Orvino is fearless as she steers from rooms of sexual ecstasy to lands of devastation. Salvation lies somewhere on the road between those two realms. She mourns the horrors of war, but in erotic passion there is hope for transcendence. Each informs the other: the consciousness of such horror brings intensity to love, and love is the only possible respite when bombs are devastating your home.
Eros is Orvino's ministry, healing and redemptive. She personalizes the besieged, becomes a warrior boy, wonders about those who were kissing for the last time before being buried in rubble. And in her poems, she loves as if each encounter might be the final collision of skin against skin.
I'm finding that "Make Love Not War" is a good thing to listen to while driving. In Los Angeles, at least, you see humanity at its lowest ebb while passing it by enclosed in your bubble. The driver who throws his lit cigarette out the window, then veers in front of another car. The sad-faced woman at the bus stop. The sullen young man with his rap bass so up it shakes the car next to him. But then you let Orvino and her musicians take you over. The toddler runs in her yellow dress in a yellow field. A war-blasted landscape re-greens and re-animates. People kneel at each other'sâ feet, rubbing one another, as she puts it, like "deer at a salt lick."
You smile. You might cry. At home, you'll reach for your lover. That kiss might well be your last.

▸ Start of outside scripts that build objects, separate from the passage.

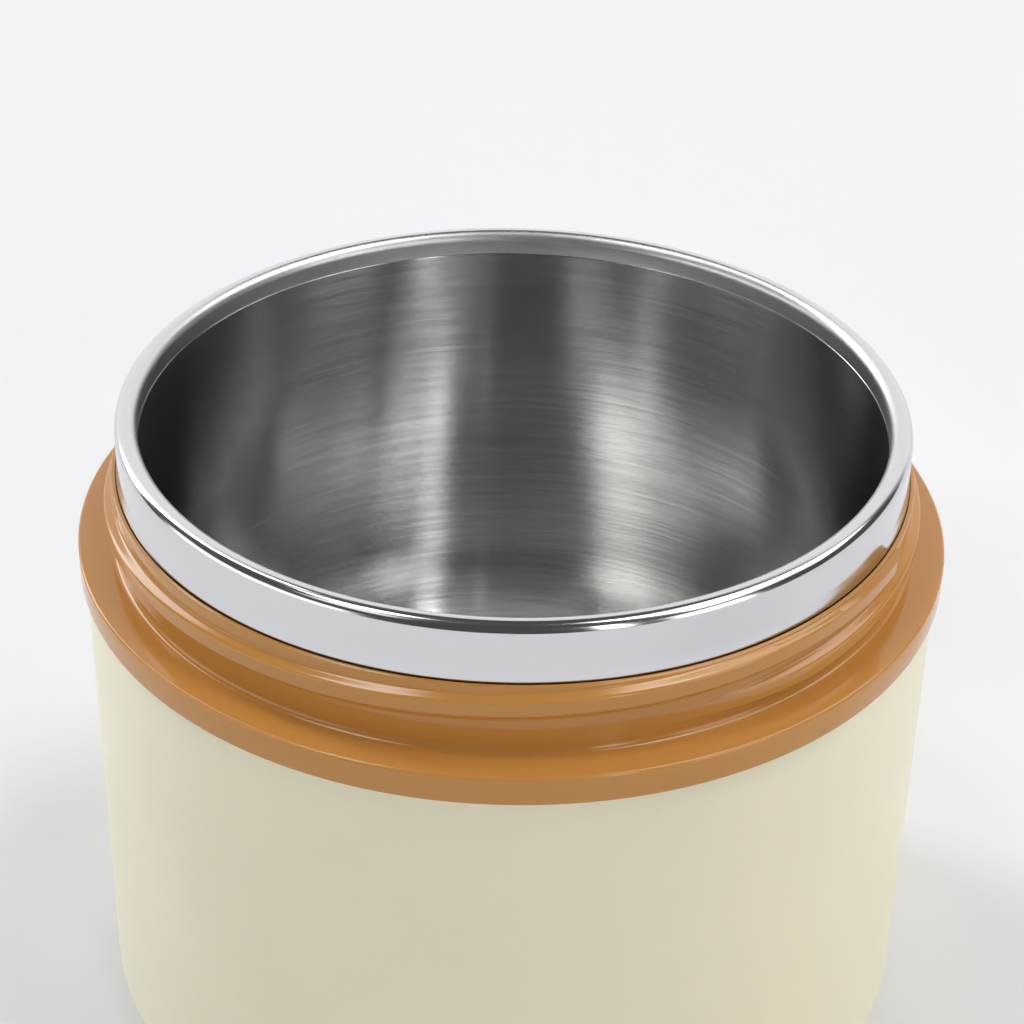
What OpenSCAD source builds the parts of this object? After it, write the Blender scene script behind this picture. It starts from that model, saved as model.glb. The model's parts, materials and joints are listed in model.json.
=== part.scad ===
// Insulated food jar: a steel vacuum bowl held in a moulded casing by a threaded collar,
// with its screw lid laid down behind it.
// Millimetres, +Z up. The origin is on the jar's axis, in the plane that the jar stands on.
// Every round piece is a profile turned about its own axis, so bores and seats are true.

/* [Bowl] */
// Inner radius of the bowl's straight wall
bowl_r = 51; // [45:0.5:70]
// Depth of the bowl from the top of the lip to its floor
bowl_depth = 81.5; // [60:0.5:110]
// Radius of the corner between the bowl's wall and its floor
bowl_corner_r = 26; // [12:1:30]
// Sheet thickness of the bowl
liner_t = 0.5; // [0.4:0.05:0.8]

/* [Vacuum vessel] */
// Radius of the rolled lip's round section
lip_bead_r = 1.5; // [1.2:0.1:1.9]
// Length of the lip's leg inside the mouth, from its round section down to the bowl's edge
lip_leg_h = 2; // [1:0.1:4]
// Height of the polished band below the centre of the rolled lip
band_h = 6.4; // [5:0.2:9]
// Sheet thickness of the vessel's wall and base
vessel_t = 0.6; // [0.4:0.05:0.8]
// Vacuum gap between the bowl and the vessel's neck
neck_gap = 0.8; // [0.6:0.1:1.1]
// Vacuum gap between the bowl and the vessel's main wall
wall_gap = 3.9; // [3.4:0.1:6]
// Vacuum gap under the bowl's floor
base_gap = 7.6; // [6.5:0.1:12]
// Height over which the band steps in to the neck
joggle_h = 1.6; // [1.2:0.1:2.4]
// Corner radius round the edge of the vessel's base
base_corner_r = 4; // [2:0.5:5]
// Height of the base's upstanding edge, where it meets the wall
base_edge_h = 6.2; // [5.5:0.1:9]
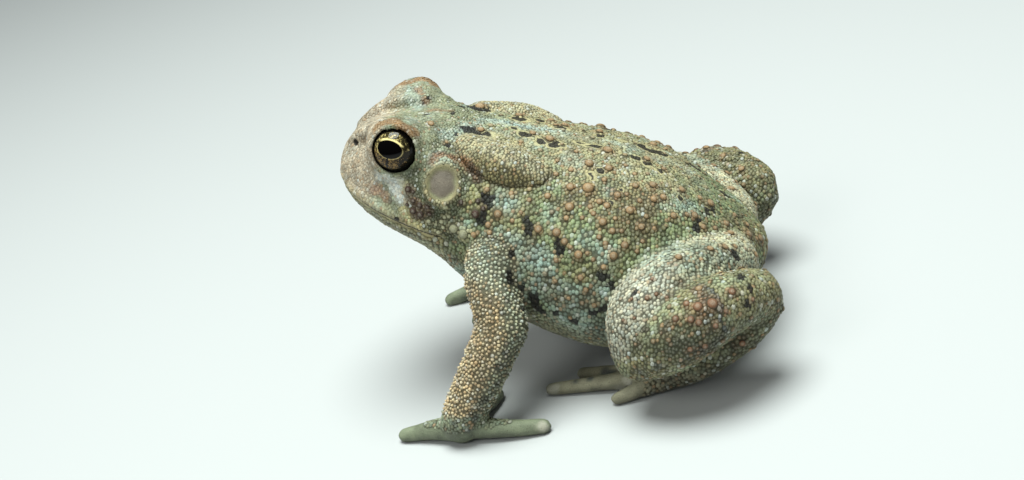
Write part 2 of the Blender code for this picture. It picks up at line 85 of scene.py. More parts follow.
def node_middle(name):
    low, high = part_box(name)
    return np.array((low + high) / 2)


between_eyes = (node_middle("eye_left") + node_middle("eye_right")) / 2
snout_tip = between_eyes - MM * (EYE_PLACE[0] * TAILWARD + EYE_PLACE[2] * UPWARD)


def to_body(points):
    return (np.asarray(points) - snout_tip) @ BODY_AXES.T / MM


print("snout tip in mm:", np.round(snout_tip / MM, 2))

# %% [markdown]
# The photograph looks down on the left side from a little behind the snout's line, and the camera was
# held at a slant. The camera is aimed at a point beside the toad and then slid so that this point falls on
# the pixel where the photograph has it. That keeps the framing without any shift of the lens.

# %% Camera at the photograph's angle
IMAGE_WIDTH, IMAGE_HEIGHT = 1024, 480
CAMERA_AZIMUTH = math.radians(14.5)
CAMERA_ELEVATION = math.radians(24.5)
CAMERA_ROLL = math.radians(16.0)
FIELD_OF_VIEW = math.radians(36.0)
CAMERA_DISTANCE = 270.0 * MM
AIM_FROM_SNOUT = np.array((28.3, -26.0, -45.9)) * MM
AIM_PIXEL = (545.0, 425.0)

focal_pixels = IMAGE_WIDTH / 2 / math.tan(FIELD_OF_VIEW / 2)
level_right = np.array((math.cos(CAMERA_AZIMUTH), math.sin(CAMERA_AZIMUTH), 0.0))
backward = np.array((
    math.sin(CAMERA_AZIMUTH) * math.cos(CAMERA_ELEVATION),
    -math.cos(CAMERA_AZIMUTH) * math.cos(CAMERA_ELEVATION),
    math.sin(CAMERA_ELEVATION),
))
level_up = np.cross(backward, level_right)
camera_right = level_right * math.cos(CAMERA_ROLL) - level_up * math.sin(CAMERA_ROLL)
camera_up = level_right * math.sin(CAMERA_ROLL) + level_up * math.cos(CAMERA_ROLL)
offset_right = (AIM_PIXEL[0] - IMAGE_WIDTH / 2) / focal_pixels
offset_down = (AIM_PIXEL[1] - IMAGE_HEIGHT / 2) / focal_pixels
camera_place = snout_tip + AIM_FROM_SNOUT + CAMERA_DISTANCE * (
    backward - offset_right * camera_right + offset_down * camera_up
)

camera_data = bpy.data.cameras.new("camera")
camera_data.sensor_width = 36.0
camera_data.lens = 18.0 / math.tan(FIELD_OF_VIEW / 2)
camera_data.clip_start = 0.01
camera = bpy.data.objects.new("camera", camera_data)
bpy.context.scene.collection.objects.link(camera)
camera.matrix_world = Matrix([
    [camera_right[i], camera_up[i], backward[i], camera_place[i]] for i in range(3)
] + [[0, 0, 0, 1]])
bpy.context.scene.camera = camera
print("camera at mm:", np.round(camera_place / MM, 1), "lens:", round(camera_data.lens, 1))

# %% [markdown]
# The solids of flesh stand 0.3 mm apart where they touch. Each copy is first merged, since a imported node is
# loose triangles, and swollen by a little more than half the gap, so that neighbours run into one another.
# A voxel remesh then wraps them all in one closed skin of small even squares.

# %% One closed skin round the flesh
SWELL = 0.2 * MM
VOXEL = 0.37 * MM

flesh_nodes = sorted(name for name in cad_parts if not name.startswith("eye_"))
flesh = bmesh.new()
for name in flesh_nodes:
    flesh.from_mesh(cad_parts[name].data)
bmesh.ops.remove_doubles(flesh, verts=flesh.verts, dist=1e-6)
flesh.normal_update()
for vert in flesh.verts:
    vert.co += vert.normal * SWELL
skin_mesh = bpy.data.meshes.new("toad_skin_draft")
flesh.to_mesh(skin_mesh)
flesh.free()
draft = bpy.data.objects.new("toad_skin_draft", skin_mesh)
bpy.context.scene.collection.objects.link(draft)
wrap = draft.modifiers.new("wrap", "REMESH")
wrap.mode = "VOXEL"
wrap.voxel_size = VOXEL
wrapped = bpy.data.meshes.new_from_object(
    draft.evaluated_get(bpy.context.evaluated_depsgraph_get())
)
bpy.data.objects.remove(draft)
skin = bpy.data.objects.new("toad_skin", wrapped)
bpy.context.scene.collection.objects.link(skin)
skin.data.name = "toad_skin"
print("skin:", len(wrapped.vertices), "points,", len(wrapped.polygons), "squares")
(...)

Make it sweet.
Jennie Orvino's work has been published at cleansheets.com, slowtrains.com., The Redwood Coast Review, Petaluma Poetry Walk 10-Year Anthology, Cloud View Poets, Poets Against War UK, Squaw Valley Writers Anthology, From Porn to Poetry, and Good Vibrations' Sex Toy Tales. She received the Don L. Emblen Literary Award (2000), and first prize for poetry in the 2001 edition of Copperfield's Books Literary Review, The Dickens.
Orvino says, "I've been writing poems since I got a diary with a lock and key at age 15," Indeed, reading her work is like peeking into the subsequent volumes of that diary where the themes of peace and justice, sexuality and relationships, self-actualization and creativity have been explored.
In addition to being a purveyor of the spoken word, Orvino has worked as a journalist, editor, graphic designer, print production manager and teacher. She's now working in marketing and development for a non-profit arts organization. Her performance credits range from theatrical stage and coffee house to intimate living room salons, and have included collaborations with drummers, actors, jazz singers and a variety of musicians.